Доступ в библиотеки там – шикарный, в том числе электронный доступ во все библиотеки Европы и США. Но при этом российские студенты мне нравятся гораздо больше. В России, как в Германии, пока ещё существует традиция системного преподавания общих дисциплин, таких как введение во что-либо, теория чего-либо, сравнительная характеристика чего-либо и, наконец, философия. Это те дисциплины, которые учат нас мыслить, правильно увидеть проблему, поставить вопрос, провести анализ, найти инструментарий для исследования, сделать выводы. У них этого нет. Когда я преподавала четверокурсникам в Дублине сравнительную грамматику индоевропейских языков, у них отвисала челюсть оттого, как красива индоевропейская языковая структура. С первого курса они лишь зазубривают грамматику, не владея базой. На российских филфаках первокурсники под гнётом этой базы сгибаются и стенают, но впоследствии она чрезвычайно пригождается. Теоретическая подготовка студентов в России и Германии намного лучше, чем в Великобритании и в Штатах.
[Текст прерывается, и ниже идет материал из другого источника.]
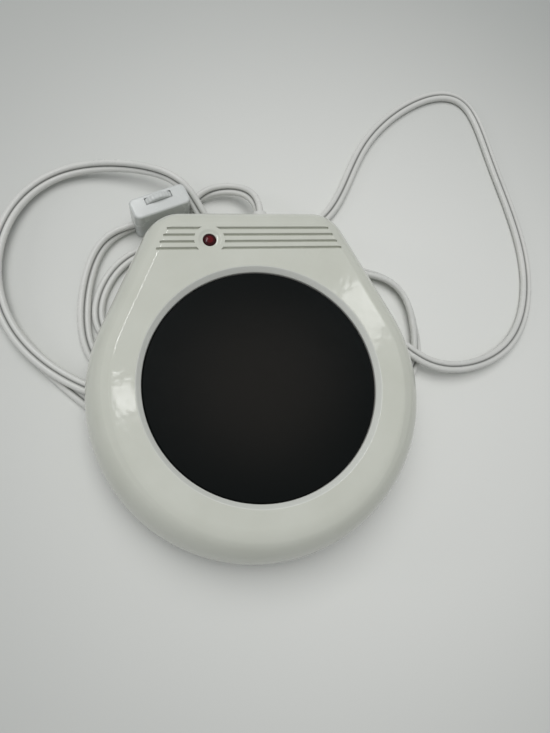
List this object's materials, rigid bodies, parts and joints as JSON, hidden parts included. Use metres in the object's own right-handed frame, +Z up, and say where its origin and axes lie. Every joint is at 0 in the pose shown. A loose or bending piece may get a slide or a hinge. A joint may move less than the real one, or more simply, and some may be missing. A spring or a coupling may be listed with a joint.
{
  "type": "electric mug warmer",
  "caption": "White moulded mug warmer with a sunken round black heating plate, vent grooves, red pilot lens, flat cord with inline thumbwheel switch, and a two-blade plug.",
  "frame": {"origin": "middle of the housing's outline, on the table plane that the four rubber pads stand on", "axes": "+Z up out of the heating plate, +Y towards the rear edge with the vent grooves and the cord exit, +X to the right as seen from the front"},
  "size_m": [0.327, 0.2231, 0.032],
  "materials": {
    "white_gloss": "glossy, slightly warm white moulded plastic",
    "switch_white": "smooth, slightly cool white moulded plastic",
    "black_plate": "black non-stick coating, fine satin",
    "red_lens": "dark red translucent lens, glossy",
    "rubber_grey": "matte grey rubber",
    "steel": "zinc-plated steel",
    "aluminium_sheet": "mill finish sheet",
    "mica": "pale brown mica board",
    "gasket": "white silicone rubber",
    "ribbon": "dull resistance alloy",
    "contact_brass": "stamped brass",
    "ceramic_tan": "tan ceramic and phenolic",
    "lamp_glass": "clear lamp glass",
    "sleeve_white": "white glass-fibre sleeving",
    "wire_black": "black insulated wire",
    "wire_white": "white insulated wire",
    "cord_white": "glossy white flexible insulation",
    "tie_black": "black plastic strip",
    "blade_nickel": "nickel-plated brass"
  },
  "bodies": {
    "warmer": {"upper_housing": "white_gloss", "base_cover": "white_gloss", "rubber_pads": "rubber_grey", "base_screws": "steel", "heating_plate": "black_plate", "plate_gasket": "gasket", "upper_insulator": "mica", "heating_element": "ribbon", "lower_insulator": "mica", "pressure_plate": "steel", "pressure_nut": "steel", "spacer_sleeve": "aluminium_sheet", "heat_shield": "aluminium_sheet", "shield_nut": "steel", "retaining_ring": "steel", "ring_screws": "steel", "thermostat": "ceramic_tan", "thermal_fuse": "ceramic_tan", "pilot_lens": "red_lens", "pilot_lamp": "lamp_glass", "lamp_sleeve": "sleeve_white", "lamp_resistor": "ceramic_tan", "live_wire": "wire_black", "neutral_wire": "wire_white", "lamp_wires": "wire_white", "crimp_caps": "sleeve_white", "strain_relief": "cord_white", "cord_lead": "cord_white", "switch_front": "switch_white", "switch_back": "switch_white", "switch_axle": "steel", "switch_contacts": "contact_brass", "switch_rivets": "steel", "cord_main": "cord_white", "cord_coil": "cord_white", "coil_tie": "tie_black", "plug_body": "white_gloss", "plug_blades": "blade_nickel"},
    "thumbwheel": {"thumbwheel": "switch_white", "wheel_contact": "contact_brass"}
  },
  "joints": [
    {"name": "thumbwheel_turn", "type": "hinge", "parent": "warmer", "child": "thumbwheel", "pos_m": [-0.03517, 0.07959, 0.0106], "axis": [-0.3584, 0.9336, 0], "continuous": true}
  ]
}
Россию традиционно противопоставляют Европе, хотя и славянские, и германские, и романские народы происходят от одного корня – индоевропейского. Интересно ваше мнение как индоевропеиста: мы с Европой – одна цивилизация?
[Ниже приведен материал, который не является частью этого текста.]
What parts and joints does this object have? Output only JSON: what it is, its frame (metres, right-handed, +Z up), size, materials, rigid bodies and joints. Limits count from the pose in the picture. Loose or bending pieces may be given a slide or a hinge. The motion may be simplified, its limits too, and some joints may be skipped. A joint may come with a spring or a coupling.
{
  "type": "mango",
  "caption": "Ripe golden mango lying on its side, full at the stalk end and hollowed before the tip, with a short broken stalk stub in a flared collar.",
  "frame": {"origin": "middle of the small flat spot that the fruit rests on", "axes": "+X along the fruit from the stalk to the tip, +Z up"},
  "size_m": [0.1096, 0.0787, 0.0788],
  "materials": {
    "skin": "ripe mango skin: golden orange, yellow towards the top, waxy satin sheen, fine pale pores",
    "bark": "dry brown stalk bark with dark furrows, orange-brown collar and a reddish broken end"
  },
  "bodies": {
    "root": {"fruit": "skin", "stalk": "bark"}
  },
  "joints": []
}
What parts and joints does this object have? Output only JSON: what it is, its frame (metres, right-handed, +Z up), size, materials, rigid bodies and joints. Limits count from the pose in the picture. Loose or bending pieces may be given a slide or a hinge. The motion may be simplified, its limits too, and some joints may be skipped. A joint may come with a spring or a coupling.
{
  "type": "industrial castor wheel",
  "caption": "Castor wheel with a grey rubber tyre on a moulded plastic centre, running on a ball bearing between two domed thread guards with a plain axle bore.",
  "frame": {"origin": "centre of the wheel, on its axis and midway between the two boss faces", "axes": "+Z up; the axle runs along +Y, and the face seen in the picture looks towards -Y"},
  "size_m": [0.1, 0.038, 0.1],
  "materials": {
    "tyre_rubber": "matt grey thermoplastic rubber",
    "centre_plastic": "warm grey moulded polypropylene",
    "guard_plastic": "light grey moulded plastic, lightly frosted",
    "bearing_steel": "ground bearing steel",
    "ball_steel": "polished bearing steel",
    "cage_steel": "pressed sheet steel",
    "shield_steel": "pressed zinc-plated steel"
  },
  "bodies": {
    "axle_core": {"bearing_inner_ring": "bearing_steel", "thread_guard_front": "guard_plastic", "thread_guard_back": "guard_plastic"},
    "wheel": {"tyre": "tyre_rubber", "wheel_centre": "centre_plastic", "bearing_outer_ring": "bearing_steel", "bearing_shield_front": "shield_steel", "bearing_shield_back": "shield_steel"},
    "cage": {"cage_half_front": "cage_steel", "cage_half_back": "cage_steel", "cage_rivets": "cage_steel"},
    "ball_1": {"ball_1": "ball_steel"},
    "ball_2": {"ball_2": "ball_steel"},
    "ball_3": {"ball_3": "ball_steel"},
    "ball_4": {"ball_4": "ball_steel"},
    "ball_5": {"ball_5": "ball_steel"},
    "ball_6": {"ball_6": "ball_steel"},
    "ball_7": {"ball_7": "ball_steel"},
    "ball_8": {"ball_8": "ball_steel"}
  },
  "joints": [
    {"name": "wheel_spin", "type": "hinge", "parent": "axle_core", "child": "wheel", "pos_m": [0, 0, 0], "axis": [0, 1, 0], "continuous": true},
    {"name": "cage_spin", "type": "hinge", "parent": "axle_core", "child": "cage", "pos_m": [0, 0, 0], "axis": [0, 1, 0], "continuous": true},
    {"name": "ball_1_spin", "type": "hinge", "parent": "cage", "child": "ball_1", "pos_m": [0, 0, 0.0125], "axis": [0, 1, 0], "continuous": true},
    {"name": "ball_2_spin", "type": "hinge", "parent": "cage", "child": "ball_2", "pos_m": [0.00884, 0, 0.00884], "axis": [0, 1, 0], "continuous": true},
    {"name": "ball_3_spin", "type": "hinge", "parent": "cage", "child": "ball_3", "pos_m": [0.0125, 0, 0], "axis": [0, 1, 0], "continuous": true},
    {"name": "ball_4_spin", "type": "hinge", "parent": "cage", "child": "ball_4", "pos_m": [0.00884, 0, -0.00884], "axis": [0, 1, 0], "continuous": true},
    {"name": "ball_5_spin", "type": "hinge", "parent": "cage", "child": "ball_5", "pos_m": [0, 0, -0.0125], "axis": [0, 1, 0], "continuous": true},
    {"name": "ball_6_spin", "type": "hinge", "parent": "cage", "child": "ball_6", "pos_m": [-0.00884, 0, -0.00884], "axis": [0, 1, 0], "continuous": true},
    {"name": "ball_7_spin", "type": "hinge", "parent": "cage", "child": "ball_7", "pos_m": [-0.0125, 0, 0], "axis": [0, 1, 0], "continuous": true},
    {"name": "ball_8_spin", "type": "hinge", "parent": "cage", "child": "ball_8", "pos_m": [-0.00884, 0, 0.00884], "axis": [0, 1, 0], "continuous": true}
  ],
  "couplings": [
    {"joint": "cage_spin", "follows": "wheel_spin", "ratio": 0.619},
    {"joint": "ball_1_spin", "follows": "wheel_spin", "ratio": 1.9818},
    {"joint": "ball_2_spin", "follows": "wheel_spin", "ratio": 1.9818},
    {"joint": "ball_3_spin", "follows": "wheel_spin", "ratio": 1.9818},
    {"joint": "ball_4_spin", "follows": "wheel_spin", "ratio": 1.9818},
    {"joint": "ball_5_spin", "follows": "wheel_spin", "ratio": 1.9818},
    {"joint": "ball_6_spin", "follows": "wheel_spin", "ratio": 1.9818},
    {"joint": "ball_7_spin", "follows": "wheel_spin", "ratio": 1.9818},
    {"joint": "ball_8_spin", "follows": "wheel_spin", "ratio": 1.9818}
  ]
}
– Нет. Для нас, русских, характерен панмонголизм – постоянное расширение границ, распространение языка. Для Европы, наоборот, характерна секуляризация. В пример приведу страну, где сейчас проживаю, – Швейцарию. У каждого кантона – самоуправление, свои законы, своя полиция, своя полицейская форма, своя – абсолютно вся – атрибутика. Не могу представить себе подобного в России.
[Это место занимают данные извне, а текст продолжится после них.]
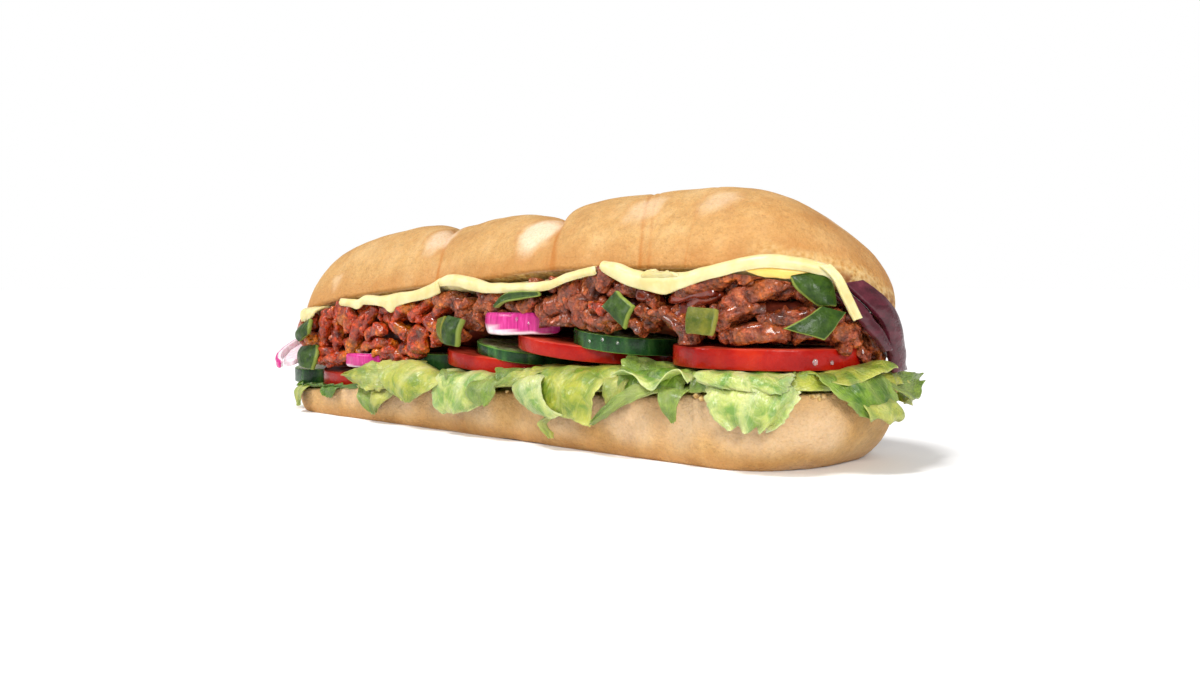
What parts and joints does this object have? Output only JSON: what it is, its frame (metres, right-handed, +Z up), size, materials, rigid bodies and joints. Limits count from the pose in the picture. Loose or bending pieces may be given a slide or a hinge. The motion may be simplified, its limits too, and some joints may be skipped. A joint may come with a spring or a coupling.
{
  "type": "submarine sandwich",
  "caption": "Long filled submarine sandwich: a roll hinged at the back, with lettuce, tomato, cucumber, onion, glazed beef strips, green pepper and sliced cheese.",
  "frame": {"origin": "middle of the roll's flat base, on the surface that it rests on", "axes": "+X along the roll towards the end nearest the camera, -Y to the open side, +Z up"},
  "size_m": [0.3104, 0.0895, 0.0891],
  "materials": {
    "bread": "soft pale-golden crust with flour patches, cream crumb",
    "lettuce": "fresh wet leaf, thin and translucent, pale rib",
    "tomato": "wet red slice with a smooth skin",
    "cucumber": "wet pale slice with a dark green skin",
    "red_onion": "wet purple-pink ring with a white inside",
    "glazed_onion": "cooked plum-coloured strip, very glossy",
    "green_pepper": "cooked dark green skin with a pale cut edge",
    "cheese": "soft sliced cheese, satin and slightly translucent",
    "glazed_beef": "crumbly cooked beef in a shiny red-brown glaze"
  },
  "bodies": {
    "root": {"roll": "bread", "leaf_near_end": "lettuce", "leaf_crinkled": "lettuce", "leaf_wavy": "lettuce", "leaf_broad": "lettuce", "leaf_pale": "lettuce", "leaf_pointed": "lettuce", "leaf_far_end": "lettuce", "tomato_near": "tomato", "tomato_middle": "tomato", "tomato_left": "tomato", "tomato_far": "tomato", "cucumber_near": "cucumber", "cucumber_middle": "cucumber", "cucumber_left": "cucumber", "cucumber_far": "cucumber", "onion_middle": "red_onion", "onion_left": "red_onion", "onion_far": "red_onion", "onion_plum": "glazed_onion", "pepper_flat": "green_pepper", "pepper_block": "green_pepper", "pepper_slant": "green_pepper", "pepper_long": "green_pepper", "pepper_left": "green_pepper", "pepper_far": "green_pepper", "pepper_behind": "green_pepper", "cheese_near": "cheese", "cheese_middle": "cheese", "cheese_far": "cheese", "beef": "glazed_beef"}
  },
  "joints": []
}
С другой стороны, на более глубинном уровне у нас с европейцами, конечно, немало общего – больше, чем с китайцами, например. В фольклоре всех индоевропейских народов обнаруживается схожая философия. Фатализм, сопряжённый с богоборчеством. Стремление к борьбе при невозможности изменить судьбу. На примере «Мельницы» видно, как органично русские мотивы сливаются с кельтскими, с германскими.

– Вы активный участник экологического движения. Насколько это связано с языческим мировоззрением, выраженным в ваших песнях?

– Я не использую слово «язычество». Предпочитаю говорить «мифологическое сознание». Кстати, противопоставлять его христианству ошибочно, потому что сознание религиозное – одна из форм сознания мифологического, и речь идёт исключительно о символах. Отвечая на ваш вопрос: наверное, такая связь есть, потому что мифологическому сознанию свойственен зооморфизм – человек отождествляет себя с каким-нибудь животным. Иными словами, тотем приобретает для человека живую форму.

– А вообще, фолк для вас – это просто музыкальный жанр или нечто большее?

– Мы не только исполняем фолк, но и организуем фолк-фестивали. Хочется думать, это несёт в себе образовательную функцию. Побуждает людей больше копаться в собственной истории, искать культурные параллели, культурные смыслы.

Больные войной

– Не давит ли на вас в Швейцарии тот фон, что возник из-за усилившегося непонимания между Россией и Европой?

– Не давит. Я не эмигрант, а член дипломатического общества. Мы находимся над и можем позволить себе роскошь быть русскими, космополитами – кем угодно. Другое дело, что я не афиширую свою русскую национальность, потому что не люблю, когда меня просят высказаться от имени всей нашей страны, в том числе от имени власти. Помню, как после теракта в Беслане мне позвонили с ирландского телевидения (видимо, на тот момент я была наиболее адекватно говорящим по-ирландски человеком в России) и стали в прямом эфире спрашивать у меня, что сейчас ощущает весь российский народ, что ощущает президент Путин… Я не могу говорить за других.

– Но всё-таки антироссийский фон в Европе чувствуется?

– Не стоит судить о настроениях европейцев по их СМИ. Скажем так: СМИ отдельно, люди отдельно. Я ни разу не сталкивалась с разговорами, в которых жители Европы агрессивно обсуждали бы российскую политику.

– А внутри вас как-то отозвались все эти события – майдан, русское движение юго-востока?

– Конечно. Очень переживаю и даже пишу сейчас песню об этих событиях. У меня есть родственники-украинцы в Киеве, много друзей-украинцев на юго-востоке страны. Местонахождение государственных границ меня не особенно волнует. Главное, чтобы не было слёз, смертей. Чтобы людей защищали, а не приносили в жертву политическим играм.

– Если ваши родственники и друзья на Украине – это именно украинцы, то, стало быть, вам ближе украинский взгляд на происходящее?

– Нет. Я получаю множество разнообразных и зачастую противоречивых сведений, потому что у меня есть интересные информаторы и с русской стороны тоже. Крайне неприятно думать об антироссийских погромах… Надеюсь, подписанные в Женеве бумажки останутся не просто бумажками.

– Во многих песнях у вас образ воительницы. Вы даже перепели «Балладу о борьбе» Высоцкого. А вот новый ваш хит «Контрабанда» звучит как пацифистская песня: люди «больны войной», а героиня везёт им «контрабанду любви».

– Не сказала бы, что песня пацифистская. Говоря словами другого автора – Бориса Гребенщикова, – мне хотелось бы найти человеческие лица и любовь во время войны. А воля к войне – да, она мне понятна.